**SUPPLIED INFORMATION:**

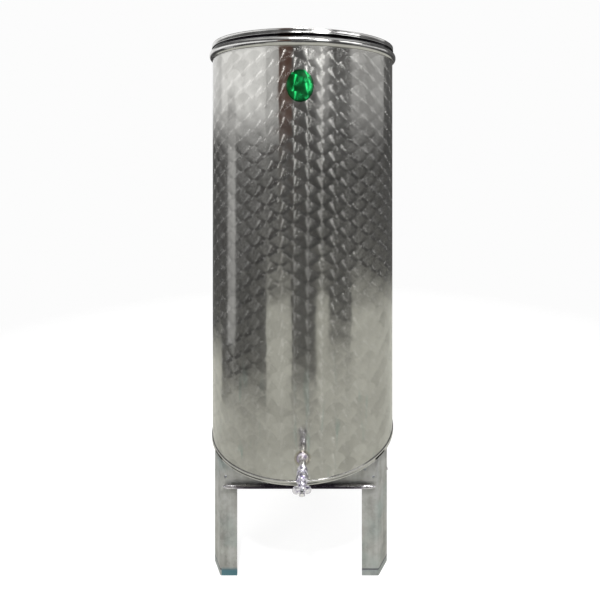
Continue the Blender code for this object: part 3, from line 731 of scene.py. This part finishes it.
def bar_tree():
    """Sweep a round bar along a path of edges; the path's own thickness shapes it."""
    tree, start = new_tree("Bar along a path", {"Sides": "Int", "Finish": "Material"})
    path = add_node(tree, "GeometryNodeMeshToCurve", {"Mesh": start.outputs["Geometry"]})
    thick = {"Name": "thickness"}
    thick = add_node(tree, "GeometryNodeInputNamedAttribute", thick, data_type="FLOAT")
    round_bar = {"Resolution": start.outputs["Sides"], "Radius": 1.0}
    round_bar = add_node(tree, "GeometryNodeCurvePrimitiveCircle", round_bar)
    swept = {"Curve": path.outputs[0], "Profile Curve": round_bar.outputs[0], "Fill Caps": True}
    swept["Scale"] = thick.outputs[0]
    swept = add_node(tree, "GeometryNodeCurveToMesh", swept)
    smooth = add_node(tree, "GeometryNodeSetShadeSmooth", {"Geometry": swept.outputs[0]})
    return end_tree(tree, smooth.outputs[0], start.outputs["Finish"])


def grow(name, mesh, tree, settings):
    """Run a node tree on a mesh of points or edges and keep the plain mesh that comes out."""
    carrier = bpy.data.objects.new(name, mesh)
    bpy.context.collection.objects.link(carrier)
    modifier = carrier.modifiers.new("Shape", "NODES")
    modifier.node_group = tree
    for socket in tree.interface.items_tree:
        if socket.in_out == "INPUT" and socket.name in settings:
            modifier[socket.identifier] = settings[socket.name]
    carrier.update_tag()
    grown = carrier.evaluated_get(bpy.context.evaluated_depsgraph_get())
    result = bpy.data.meshes.new_from_object(grown)
    bpy.data.objects.remove(carrier)
    result.name = name
    return result


def points_mesh(name, points, facings):
    """Loose points, each with the direction that it faces."""
    mesh = bpy.data.meshes.new(name)
    mesh.from_pydata(points, [], [])
    facing = mesh.attributes.new("facing", "FLOAT_VECTOR", "POINT")
    for item, direction in zip(facing.data, facings):
        item.vector = direction
    return mesh


def path_mesh(name, points, thickness):
    """One run of edges, with a thickness at each of its points."""
    mesh = bpy.data.meshes.new(name)
    mesh.from_pydata(points, [(index, index + 1) for index in range(len(points) - 1)], [])
    values = mesh.attributes.new("thickness", "FLOAT", "POINT")
    for item, value in zip(values.data, thickness):
        item.value = value
    return mesh


# The tank

def build_wall(finish):
    """The rolled wall, one sheet all the way round, open at the top and the bottom."""
    low, high = WALL_LOW.z, WALL_HIGH.z
    rows = 24
    profile = [(TANK_RADIUS, low + (high - low) * row / rows) for row in range(rows + 1)]
    profile += [(TANK_RADIUS - WALL, high), (TANK_RADIUS - WALL, low)]
    mesh = turned_mesh("tank_wall", profile, TANK, TANK_SIDES)
    panels = [f"shell_panel_{index}" for index in range(1, 9)]
    new_piece("tank_wall", mesh, finish, "tank", panels)


def build_seam(finish):
    """The folded joint that holds the bottom on: a doubled lip with a small roll at each edge."""
    low, high = SEAM_LOW.z, SEAM_HIGH.z
    inner = PLATE_RADIUS + FIT
    lip = 0.0012
    profile = [(inner, low)]
    profile += arc((SEAM_RADIUS - 2 * lip, low + 2 * lip), 2 * lip, -90, 0)
    profile += [(SEAM_RADIUS - 0.0002, low + 0.0055), (SEAM_RADIUS - 0.0007, low + 0.0070)]
    profile += arc((SEAM_RADIUS - 1.2 * lip, high - 1.2 * lip), 1.2 * lip, -20, 90)
    profile += [(inner, high)]
    mesh = turned_mesh("bottom_seam_fold", profile, TANK, TANK_SIDES)
    new_piece("bottom_seam_fold", mesh, finish, "tank", ["bottom_seam"])


def build_bottom(finish):
    """The bottom plate, with two pressed rings that keep it flat."""
    low = PLATE_LOW.z
    sheet = PLATE_HIGH.z - low
    under = [(0, low)] + pressed_rings((0.10, 0.22), 0.008, low, 0.0016) + [(PLATE_RADIUS, low)]
    upper = [(radius, height + sheet) for radius, height in reversed(under)]
    mesh = turned_mesh("pressed_bottom", under + upper, TANK, PLATE_SIDES)
    new_piece("pressed_bottom", mesh, finish, "tank", ["tank_bottom"])


def build_hoop(finish):
    """The rolled hoop that stiffens the mouth: a half-round bead between two flat lips."""
    low, high = HOOP_LOW.z, HOOP_HIGH.z
    middle = (low + high) / 2
    inner = TANK_RADIUS + FIT
    lip = 0.0012
    flat = 0.0022
    ease = 0.0003
    bulge = HOOP_RADIUS - TANK_RADIUS
    half = (high - low) / 2 - flat
    profile = [(inner, low), (TANK_RADIUS + lip - ease, low), (TANK_RADIUS + lip, low + ease)]
    for step in range(25):
        turn = -pi / 2 + pi * step / 24
        swell = max(cos(turn), 0.0) ** 0.9
        profile.append((TANK_RADIUS + lip + (bulge - lip) * swell, middle + half * sin(turn)))
    profile += [(TANK_RADIUS + lip, high - ease), (TANK_RADIUS + lip - ease, high), (inner, high)]
    mesh = turned_mesh("rolled_hoop", profile, TANK, TANK_SIDES)
    new_piece("rolled_hoop", mesh, finish, "tank", ["top_hoop"])


def build_label(finish):
    """The oval film, wrapped on the wall with an eased edge."""
    middle = (LABEL_LOW + LABEL_HIGH) / 2
    half = (LABEL_HIGH - LABEL_LOW) / 2
    thick = 0.0006
    turns = [2 * pi * step / 96 for step in range(96)]
    shape = bmesh.new()
    rings = []
    for share, depth in ((0, thick), (0.5, thick), (0.97, thick), (1, thick / 2), (1, 0), (0, 0)):
        ring = []
        for turn in turns:
            across = (middle.x + half.x * share * cos(turn)) / TANK_RADIUS
            reach = TANK_RADIUS + FIT + depth
            height = middle.z + half.z * share * sin(turn)
            point = Vector((reach * sin(across), -reach * cos(across), height))
            ring.append(shape.verts.new(TANK @ point))
            if share == 0:
                ring = ring * len(turns)
                break
        rings.append(ring)
    span_rings(shape, rings)
    new_piece("label_film", close_mesh("label_film", shape), finish, "tank", ["label"])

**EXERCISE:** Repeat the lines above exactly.

**RESPONSE TO THE EXERCISE:**
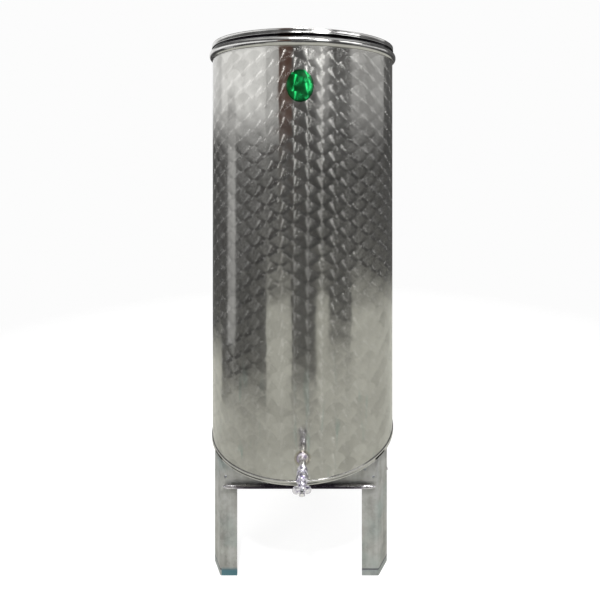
Continue the Blender code for this object: part 3, from line 731 of scene.py. This part finishes it.
def bar_tree():
    """Sweep a round bar along a path of edges; the path's own thickness shapes it."""
    tree, start = new_tree("Bar along a path", {"Sides": "Int", "Finish": "Material"})
    path = add_node(tree, "GeometryNodeMeshToCurve", {"Mesh": start.outputs["Geometry"]})
    thick = {"Name": "thickness"}
    thick = add_node(tree, "GeometryNodeInputNamedAttribute", thick, data_type="FLOAT")
    round_bar = {"Resolution": start.outputs["Sides"], "Radius": 1.0}
    round_bar = add_node(tree, "GeometryNodeCurvePrimitiveCircle", round_bar)
    swept = {"Curve": path.outputs[0], "Profile Curve": round_bar.outputs[0], "Fill Caps": True}
    swept["Scale"] = thick.outputs[0]
    swept = add_node(tree, "GeometryNodeCurveToMesh", swept)
    smooth = add_node(tree, "GeometryNodeSetShadeSmooth", {"Geometry": swept.outputs[0]})
    return end_tree(tree, smooth.outputs[0], start.outputs["Finish"])


def grow(name, mesh, tree, settings):
    """Run a node tree on a mesh of points or edges and keep the plain mesh that comes out."""
    carrier = bpy.data.objects.new(name, mesh)
    bpy.context.collection.objects.link(carrier)
    modifier = carrier.modifiers.new("Shape", "NODES")
    modifier.node_group = tree
    for socket in tree.interface.items_tree:
        if socket.in_out == "INPUT" and socket.name in settings:
            modifier[socket.identifier] = settings[socket.name]
    carrier.update_tag()
    grown = carrier.evaluated_get(bpy.context.evaluated_depsgraph_get())
    result = bpy.data.meshes.new_from_object(grown)
    bpy.data.objects.remove(carrier)
    result.name = name
    return result


def points_mesh(name, points, facings):
    """Loose points, each with the direction that it faces."""
    mesh = bpy.data.meshes.new(name)
    mesh.from_pydata(points, [], [])
    facing = mesh.attributes.new("facing", "FLOAT_VECTOR", "POINT")
    for item, direction in zip(facing.data, facings):
        item.vector = direction
    return mesh


def path_mesh(name, points, thickness):
    """One run of edges, with a thickness at each of its points."""
    mesh = bpy.data.meshes.new(name)
    mesh.from_pydata(points, [(index, index + 1) for index in range(len(points) - 1)], [])
    values = mesh.attributes.new("thickness", "FLOAT", "POINT")
    for item, value in zip(values.data, thickness):
        item.value = value
    return mesh


# The tank

def build_wall(finish):
    """The rolled wall, one sheet all the way round, open at the top and the bottom."""
    low, high = WALL_LOW.z, WALL_HIGH.z
    rows = 24
    profile = [(TANK_RADIUS, low + (high - low) * row / rows) for row in range(rows + 1)]
    profile += [(TANK_RADIUS - WALL, high), (TANK_RADIUS - WALL, low)]
    mesh = turned_mesh("tank_wall", profile, TANK, TANK_SIDES)
    panels = [f"shell_panel_{index}" for index in range(1, 9)]
    new_piece("tank_wall", mesh, finish, "tank", panels)


def build_seam(finish):
    """The folded joint that holds the bottom on: a doubled lip with a small roll at each edge."""
    low, high = SEAM_LOW.z, SEAM_HIGH.z
    inner = PLATE_RADIUS + FIT
    lip = 0.0012
    profile = [(inner, low)]
    profile += arc((SEAM_RADIUS - 2 * lip, low + 2 * lip), 2 * lip, -90, 0)
    profile += [(SEAM_RADIUS - 0.0002, low + 0.0055), (SEAM_RADIUS - 0.0007, low + 0.0070)]
    profile += arc((SEAM_RADIUS - 1.2 * lip, high - 1.2 * lip), 1.2 * lip, -20, 90)
    profile += [(inner, high)]
    mesh = turned_mesh("bottom_seam_fold", profile, TANK, TANK_SIDES)
    new_piece("bottom_seam_fold", mesh, finish, "tank", ["bottom_seam"])


def build_bottom(finish):
    """The bottom plate, with two pressed rings that keep it flat."""
    low = PLATE_LOW.z
    sheet = PLATE_HIGH.z - low
    under = [(0, low)] + pressed_rings((0.10, 0.22), 0.008, low, 0.0016) + [(PLATE_RADIUS, low)]
    upper = [(radius, height + sheet) for radius, height in reversed(under)]
    mesh = turned_mesh("pressed_bottom", under + upper, TANK, PLATE_SIDES)
    new_piece("pressed_bottom", mesh, finish, "tank", ["tank_bottom"])


def build_hoop(finish):
    """The rolled hoop that stiffens the mouth: a half-round bead between two flat lips."""
    low, high = HOOP_LOW.z, HOOP_HIGH.z
    middle = (low + high) / 2
    inner = TANK_RADIUS + FIT
    lip = 0.0012
    flat = 0.0022
    ease = 0.0003
    bulge = HOOP_RADIUS - TANK_RADIUS
    half = (high - low) / 2 - flat
    profile = [(inner, low), (TANK_RADIUS + lip - ease, low), (TANK_RADIUS + lip, low + ease)]
    for step in range(25):
        turn = -pi / 2 + pi * step / 24
        swell = max(cos(turn), 0.0) ** 0.9
        profile.append((TANK_RADIUS + lip + (bulge - lip) * swell, middle + half * sin(turn)))
    profile += [(TANK_RADIUS + lip, high - ease), (TANK_RADIUS + lip - ease, high), (inner, high)]
    mesh = turned_mesh("rolled_hoop", profile, TANK, TANK_SIDES)
    new_piece("rolled_hoop", mesh, finish, "tank", ["top_hoop"])


def build_label(finish):
    """The oval film, wrapped on the wall with an eased edge."""
    middle = (LABEL_LOW + LABEL_HIGH) / 2
    half = (LABEL_HIGH - LABEL_LOW) / 2
    thick = 0.0006
    turns = [2 * pi * step / 96 for step in range(96)]
    shape = bmesh.new()
    rings = []
    for share, depth in ((0, thick), (0.5, thick), (0.97, thick), (1, thick / 2), (1, 0), (0, 0)):
        ring = []
        for turn in turns:
            across = (middle.x + half.x * share * cos(turn)) / TANK_RADIUS
            reach = TANK_RADIUS + FIT + depth
            height = middle.z + half.z * share * sin(turn)
            point = Vector((reach * sin(across), -reach * cos(across), height))
            ring.append(shape.verts.new(TANK @ point))
            if share == 0:
                ring = ring * len(turns)
                break
        rings.append(ring)
    span_rings(shape, rings)
    new_piece("label_film", close_mesh("label_film", shape), finish, "tank", ["label"])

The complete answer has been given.